Charles E. Trumbo.
Charles E. Trumbo. It is in the field of banking and finance that Charles E. Trumbo has chiefly distinguished himself, and he came to Oklahoma about thirteen years ago after a varied country and metropolitan banking experience in his native State of Missouri. Mr. Trumbo is now cashier of the Citizens’ State Bank of Wagoner, but has been president and otherwise officially identified with the executive management of several other institutions in the eastern part of the state, and has interests which would also classify him as a farmer.

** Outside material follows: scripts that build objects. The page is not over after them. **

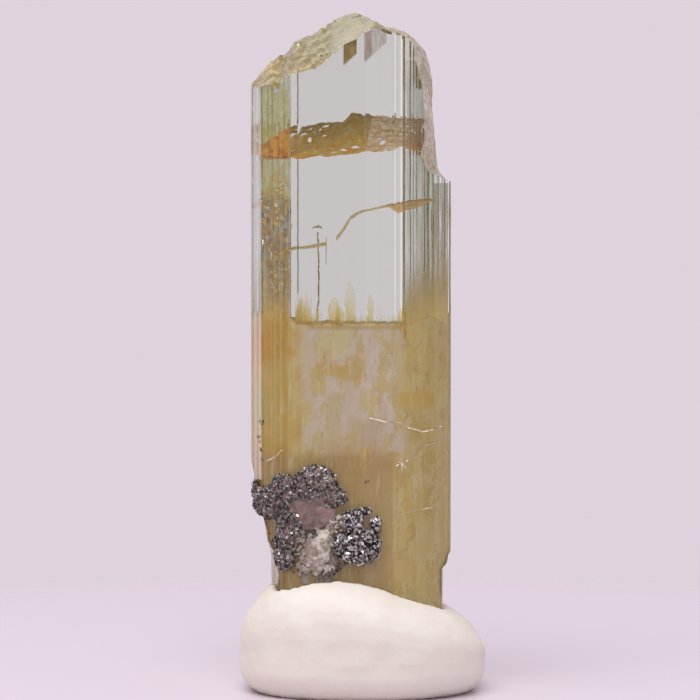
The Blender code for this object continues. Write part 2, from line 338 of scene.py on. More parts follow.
cut_up = calc("MULTIPLY_ADD", side, 0.5, slope(x, -1.8, -1.2, 0.9, 0.3))
emboss(shader, steps, 0.09, cut_up)
paint(shader, Roughness=slope(smear, 0.3, 0.7, 0.04, 0.18))


def second_finish(obj, wanted):
    """Puts a piece's second material on some of its faces, and stays in edit mode on them."""
    pick_faces(obj, wanted)
    obj.active_material_index = 1
    bpy.ops.object.material_slot_assign()


second_finish(crystal, lambda centre, normal: abs(normal.z) > UPRIGHT and centre.z > CLEAR_OF_PUTTY)
bpy.ops.mesh.subdivide(number_cuts=2)
object_mode()
splintered = crystal.vertex_groups.new(name="splintered")
on_flats = set()
for face in crystal.data.polygons:
    if face.material_index == 0:
        on_flats.update(face.vertices)
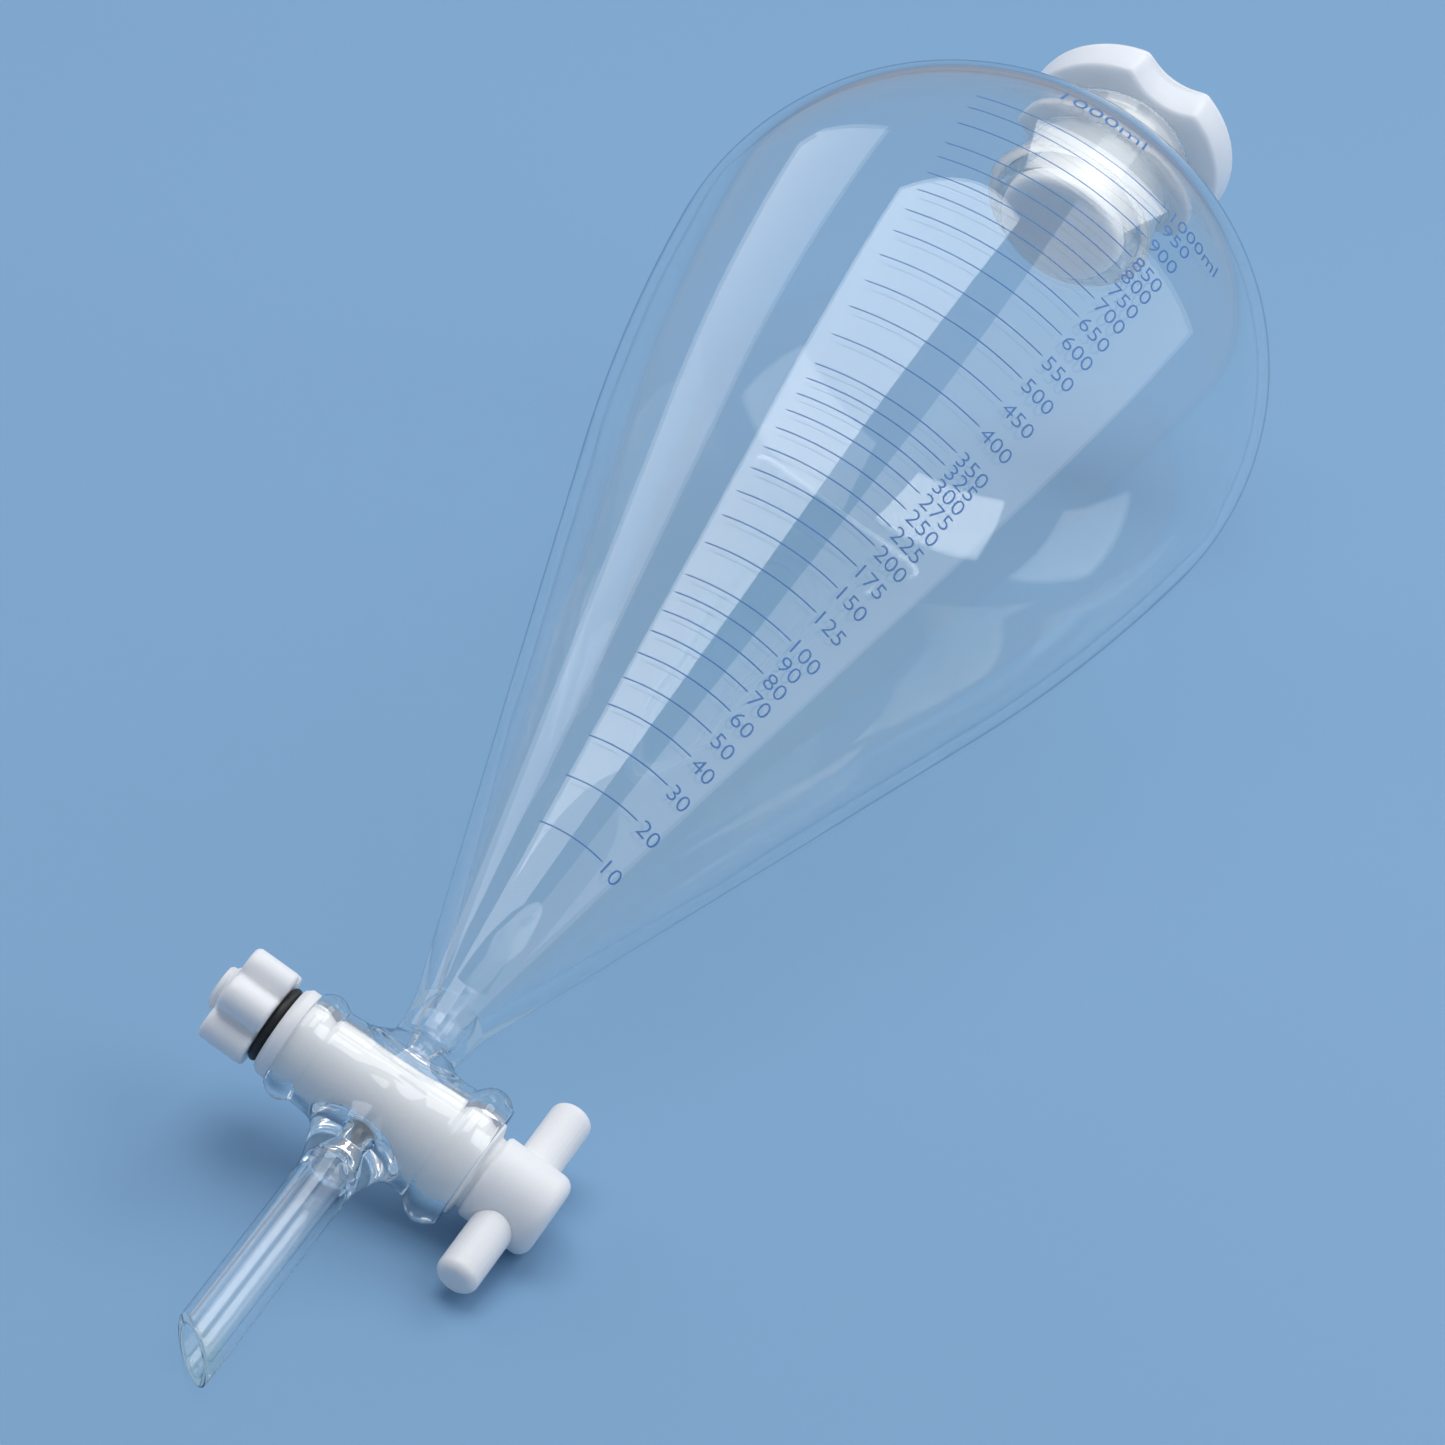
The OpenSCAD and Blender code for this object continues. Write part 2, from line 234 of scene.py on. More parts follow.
def F_in(P):
    x, y, z = P[..., 0], P[..., 1], P[..., 2]
    rx, rz = np.hypot(y, z), np.hypot(x, y)
    bore = (rx - (8.25 + 0.05 * x)) * 0.9988
    r_up = np.interp(z, [0, 12.4, 13.0, 13.8, 15.0, 17.0, 19.0, 24.0, 40.0], [2.0, 2.0, 2.25, 2.7, 3.1, 3.6, 3.95, cone_at(24, wall_at(24)), cone_at(40, wall_at(40))])
    up = np.maximum((rz - r_up) * 0.93, -z)
    r_dn = np.interp(-z, [0, 12.0, 13.2, 15.0, 17.0, 18.6, 40.0], [2.0, 2.0, 2.4, 3.1, 3.5, 3.65, 3.65])
    dn = np.maximum((rz - r_dn) * 0.95, z)
    return smin(np.minimum(up, dn), bore, 0.8)


def F_glass(P):
    return np.maximum(F_out(P), -F_in(P))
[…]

His birth occurred on a farm in Linn County, Missouri, May 24, 1870. His parents were Charles W. and Mary F. (Carter) Trumbo, the former a native of Kentucky and the latter of Missouri. Charles W. Trumbo, who was of fine old Kentucky stock, went to Missouri when quite young and though possessed of little money started out with an energetic spirit and worthy ambition to gain for himself and family the best possible advantages of life and at the same time do service to others. For a number of years he lived on a farm in Linn County, and while in the active work of that vocation was one of the most successful agriculturists in his part of the state. About 1888 he extended his interests to the banking business at Linneus, and for many years was president of the Farmers & Merchants Bank of that city, continuing the active head of the institution until about five years ago, when he retired. He has now reached the eighty-second milestone on a well directed life, and from small beginnings has reached a success that makes him one of the wealthy men of Linn County. He reared a family of seven children, and their mother, a woman of many excellences of heart and mind, died several years ago. Charles W. Trumbo in polities has always been a stanch democrat, and served with distinction in the Thirty-fifth General Assembly of Missouri and has held several local offices. He has shown the example of high character to his children, and in addition gave them splendid educational advantages and other opportunities for successful beginnings.
The first eighteen years of his life Charles E. Trumbo spent on his father’s farm near Linneus, and acquired his early education from the district schools in that neighborhood. After passing the entrance examination he became a student in the academic department of the University of Missouri, but after a year specialized in commercial law, and for a similar period was a regular student in the business or commercial course. He received a diploma from the commercial department of the university, as it was then maintained, and returned home to become cashier of his father’s bank, the Farmers & Merchants Bank of Linneus. During nine years of service as cashier he gained an intimate knowledge of all details of the banking business, and supplemented that training by one year as mailing clerk and paying teller in the Traders National Bank of Kansas City. The stockholders and directors of that institution then sent him in October, 1902, to organize the Farmers & Merchants Bank in Coweta, Oklahoma, and he became its first cashier and held that post eight years. Selling his interests in the Coweta bank, he next organized the Security Abstract Company of Wagoner County. About that time his first and only important excursion was made into the field of practical politics. In 1910 he was elected on the democratic ticket to the office of county treasurer of Wagoner County. Soon after taking office he sold his interests in the abstract company, and for two and a half years devoted himself with characteristic fidelity and energy to his official work. On retiring from office, associated with other prominent citizens of the county, he bought the Central State Bank of Muskogee, the First State Bank of Webbers Falls and the Porter State Bank of Porter. In this chain of banks Mr. Trumbo became president of all of them. The next change in his financial relations came in January, 1915, when he sold his stock in the Central State Bank, removed from the City of Muskogee to Wagoner, and is now giving his principal attention to his work as cashier of the Citizens State Bank of that city. He is also vice president of the National Bank of Commerce of Coweta, near which town he owns one of the best improved farms of Wagoner County.
His career, as these facts indicate, has been essentially that of a banker, and he has won an enviable reputation and enjoys a large acquaintance among banking men both in this state and elsewhere. Fraternally he is a Master Mason, a Knight of Pythias and also a member of Benevolent and Protective Order of Elks. In June, 1898, Mr. Trumbo was married at Columbia, Missouri, to Miss Nellie Newman.